Entries with model source code
● ● ● ● ● ● ●

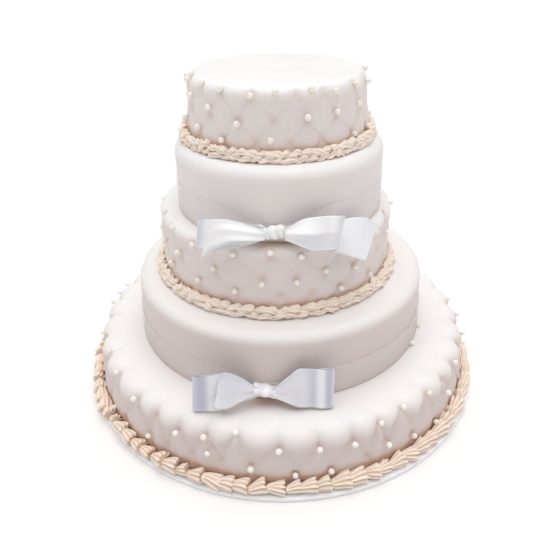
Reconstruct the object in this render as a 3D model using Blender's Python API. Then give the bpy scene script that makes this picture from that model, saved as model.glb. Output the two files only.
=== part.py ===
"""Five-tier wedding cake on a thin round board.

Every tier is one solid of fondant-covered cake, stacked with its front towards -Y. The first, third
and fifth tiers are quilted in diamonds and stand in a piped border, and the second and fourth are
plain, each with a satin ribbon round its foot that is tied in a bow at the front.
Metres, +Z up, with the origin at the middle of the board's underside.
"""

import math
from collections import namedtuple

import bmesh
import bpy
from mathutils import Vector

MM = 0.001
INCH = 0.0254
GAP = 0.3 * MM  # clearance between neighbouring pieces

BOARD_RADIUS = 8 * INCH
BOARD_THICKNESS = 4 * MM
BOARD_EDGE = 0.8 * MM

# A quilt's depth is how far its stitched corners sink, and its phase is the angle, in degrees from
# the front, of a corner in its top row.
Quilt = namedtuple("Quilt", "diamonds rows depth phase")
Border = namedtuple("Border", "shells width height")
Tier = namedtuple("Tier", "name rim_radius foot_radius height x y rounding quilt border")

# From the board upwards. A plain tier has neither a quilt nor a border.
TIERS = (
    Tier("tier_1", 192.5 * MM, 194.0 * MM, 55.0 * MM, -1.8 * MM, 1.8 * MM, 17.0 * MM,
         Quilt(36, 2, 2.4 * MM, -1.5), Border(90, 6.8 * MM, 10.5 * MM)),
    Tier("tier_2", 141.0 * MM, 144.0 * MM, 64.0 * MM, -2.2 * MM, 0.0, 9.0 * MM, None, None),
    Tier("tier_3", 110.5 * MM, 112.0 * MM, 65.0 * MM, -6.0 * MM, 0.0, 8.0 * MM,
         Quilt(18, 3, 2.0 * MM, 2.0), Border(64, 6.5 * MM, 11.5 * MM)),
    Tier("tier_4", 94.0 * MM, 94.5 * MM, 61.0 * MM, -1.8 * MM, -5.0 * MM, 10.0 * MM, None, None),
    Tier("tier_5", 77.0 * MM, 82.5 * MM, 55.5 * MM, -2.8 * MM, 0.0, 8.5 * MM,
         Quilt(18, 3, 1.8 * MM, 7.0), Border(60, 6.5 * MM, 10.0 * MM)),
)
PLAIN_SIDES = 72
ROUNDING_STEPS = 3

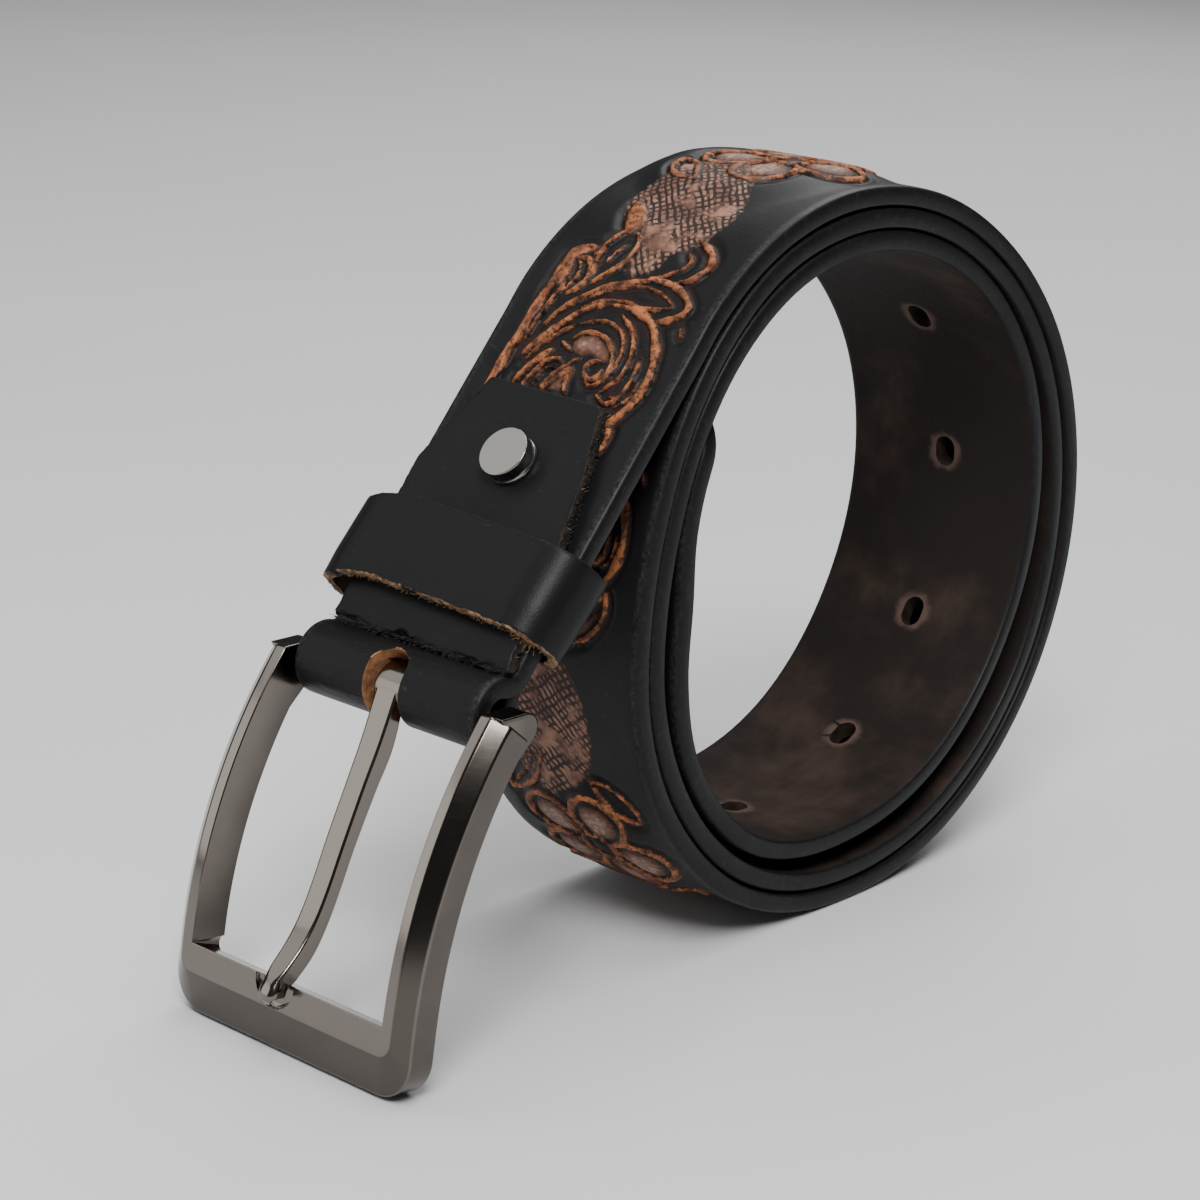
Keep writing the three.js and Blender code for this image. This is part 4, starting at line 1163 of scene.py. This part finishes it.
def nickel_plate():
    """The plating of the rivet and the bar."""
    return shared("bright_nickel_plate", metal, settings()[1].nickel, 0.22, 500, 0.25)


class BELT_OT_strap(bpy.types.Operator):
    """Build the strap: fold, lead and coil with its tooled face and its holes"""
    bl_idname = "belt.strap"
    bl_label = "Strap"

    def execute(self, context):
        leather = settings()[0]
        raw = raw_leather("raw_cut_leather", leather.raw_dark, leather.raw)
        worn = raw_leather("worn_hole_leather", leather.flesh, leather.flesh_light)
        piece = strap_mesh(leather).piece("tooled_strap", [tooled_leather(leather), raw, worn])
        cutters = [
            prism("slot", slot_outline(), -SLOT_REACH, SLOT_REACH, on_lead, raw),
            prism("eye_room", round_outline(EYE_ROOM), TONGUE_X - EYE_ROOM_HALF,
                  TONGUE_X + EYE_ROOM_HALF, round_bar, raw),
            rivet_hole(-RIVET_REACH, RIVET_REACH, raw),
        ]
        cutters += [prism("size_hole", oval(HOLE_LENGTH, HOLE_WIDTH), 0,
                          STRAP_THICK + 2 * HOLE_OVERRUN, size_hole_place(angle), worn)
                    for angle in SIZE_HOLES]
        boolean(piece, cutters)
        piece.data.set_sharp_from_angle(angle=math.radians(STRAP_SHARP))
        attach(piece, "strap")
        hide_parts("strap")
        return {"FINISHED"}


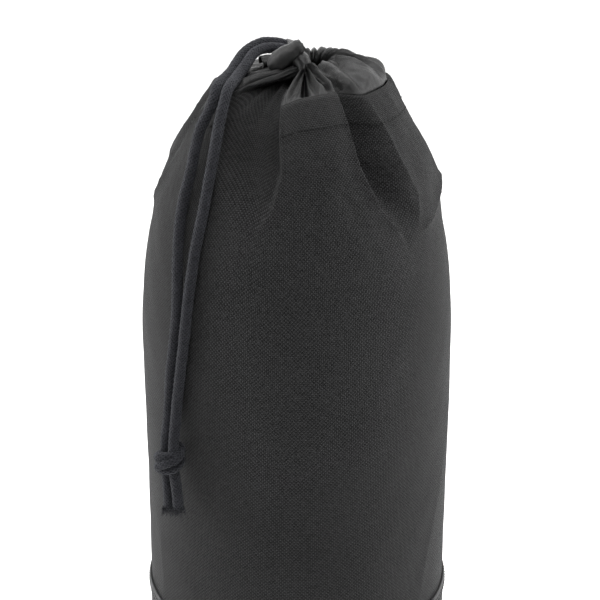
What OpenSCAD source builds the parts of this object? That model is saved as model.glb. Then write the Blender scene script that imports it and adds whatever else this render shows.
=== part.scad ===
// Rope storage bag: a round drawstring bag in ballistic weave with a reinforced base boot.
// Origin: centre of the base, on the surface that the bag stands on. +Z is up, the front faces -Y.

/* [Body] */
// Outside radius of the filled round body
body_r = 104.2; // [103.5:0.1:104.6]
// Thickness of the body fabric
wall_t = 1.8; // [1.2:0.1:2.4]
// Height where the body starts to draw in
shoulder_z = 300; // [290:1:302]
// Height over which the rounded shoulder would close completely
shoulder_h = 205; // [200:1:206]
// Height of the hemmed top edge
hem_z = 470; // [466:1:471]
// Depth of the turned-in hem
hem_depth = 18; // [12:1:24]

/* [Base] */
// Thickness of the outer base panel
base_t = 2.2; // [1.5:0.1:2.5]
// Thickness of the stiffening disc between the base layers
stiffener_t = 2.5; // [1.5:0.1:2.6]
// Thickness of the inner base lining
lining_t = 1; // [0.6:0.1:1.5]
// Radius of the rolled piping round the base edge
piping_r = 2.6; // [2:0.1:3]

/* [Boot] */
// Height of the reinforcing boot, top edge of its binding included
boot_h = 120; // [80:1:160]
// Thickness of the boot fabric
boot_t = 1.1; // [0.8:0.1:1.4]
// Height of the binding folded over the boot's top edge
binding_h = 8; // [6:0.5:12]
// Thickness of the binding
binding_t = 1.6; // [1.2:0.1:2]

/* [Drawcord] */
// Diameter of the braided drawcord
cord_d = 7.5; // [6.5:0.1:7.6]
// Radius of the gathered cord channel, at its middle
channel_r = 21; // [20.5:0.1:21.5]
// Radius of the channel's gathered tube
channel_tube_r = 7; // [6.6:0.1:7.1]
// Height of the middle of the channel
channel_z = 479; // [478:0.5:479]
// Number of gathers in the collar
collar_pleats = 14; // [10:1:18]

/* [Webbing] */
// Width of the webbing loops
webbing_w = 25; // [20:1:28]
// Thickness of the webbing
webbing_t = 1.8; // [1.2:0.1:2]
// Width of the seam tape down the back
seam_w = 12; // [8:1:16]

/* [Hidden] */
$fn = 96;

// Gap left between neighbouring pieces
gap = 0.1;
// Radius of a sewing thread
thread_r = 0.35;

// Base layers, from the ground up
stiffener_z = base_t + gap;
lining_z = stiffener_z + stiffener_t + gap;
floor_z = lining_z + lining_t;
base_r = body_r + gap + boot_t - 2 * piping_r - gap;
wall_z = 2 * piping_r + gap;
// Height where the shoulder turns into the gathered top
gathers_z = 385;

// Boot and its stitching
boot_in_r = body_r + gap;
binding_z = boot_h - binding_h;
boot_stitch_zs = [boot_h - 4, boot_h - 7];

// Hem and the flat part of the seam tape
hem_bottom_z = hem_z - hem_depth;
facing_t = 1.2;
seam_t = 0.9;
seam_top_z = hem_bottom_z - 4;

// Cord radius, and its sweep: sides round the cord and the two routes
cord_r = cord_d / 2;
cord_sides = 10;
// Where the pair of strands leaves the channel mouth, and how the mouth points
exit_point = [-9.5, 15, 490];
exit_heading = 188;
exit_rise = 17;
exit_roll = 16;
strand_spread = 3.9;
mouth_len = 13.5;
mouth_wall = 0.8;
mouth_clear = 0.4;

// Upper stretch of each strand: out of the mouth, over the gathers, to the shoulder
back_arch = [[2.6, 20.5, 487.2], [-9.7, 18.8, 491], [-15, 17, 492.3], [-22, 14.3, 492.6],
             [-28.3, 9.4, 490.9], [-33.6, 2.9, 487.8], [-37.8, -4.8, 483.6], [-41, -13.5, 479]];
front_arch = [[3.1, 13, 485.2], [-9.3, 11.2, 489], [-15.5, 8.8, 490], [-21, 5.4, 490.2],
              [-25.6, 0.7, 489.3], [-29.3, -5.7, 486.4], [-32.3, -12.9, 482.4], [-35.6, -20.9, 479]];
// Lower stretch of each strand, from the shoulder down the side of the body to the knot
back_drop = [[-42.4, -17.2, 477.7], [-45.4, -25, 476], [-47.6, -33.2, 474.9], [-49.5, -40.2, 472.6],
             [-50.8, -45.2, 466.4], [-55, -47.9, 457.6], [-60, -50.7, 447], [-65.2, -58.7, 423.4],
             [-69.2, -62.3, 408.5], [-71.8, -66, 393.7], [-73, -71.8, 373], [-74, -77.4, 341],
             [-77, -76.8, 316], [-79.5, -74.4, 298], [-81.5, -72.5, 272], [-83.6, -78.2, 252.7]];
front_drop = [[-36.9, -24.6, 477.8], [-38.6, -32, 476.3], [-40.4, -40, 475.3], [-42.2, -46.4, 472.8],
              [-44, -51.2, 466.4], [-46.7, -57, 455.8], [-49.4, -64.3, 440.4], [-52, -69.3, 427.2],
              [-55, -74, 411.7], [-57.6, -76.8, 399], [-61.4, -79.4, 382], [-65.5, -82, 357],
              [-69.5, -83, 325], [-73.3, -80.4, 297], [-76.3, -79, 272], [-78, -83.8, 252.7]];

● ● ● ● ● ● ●

▸ STATED PROBLEM
Above are the entries. Output exactly the lines beginning with the line that has "What OpenSCAD source" and ending with the line that has "front faces -Y.".

▸ ANSWER TO THIS EXERCISE
What OpenSCAD source builds the parts of this object? That model is saved as model.glb. Then write the Blender scene script that imports it and adds whatever else this render shows.
=== part.scad ===
// Rope storage bag: a round drawstring bag in ballistic weave with a reinforced base boot.
// Origin: centre of the base, on the surface that the bag stands on. +Z is up, the front faces -Y.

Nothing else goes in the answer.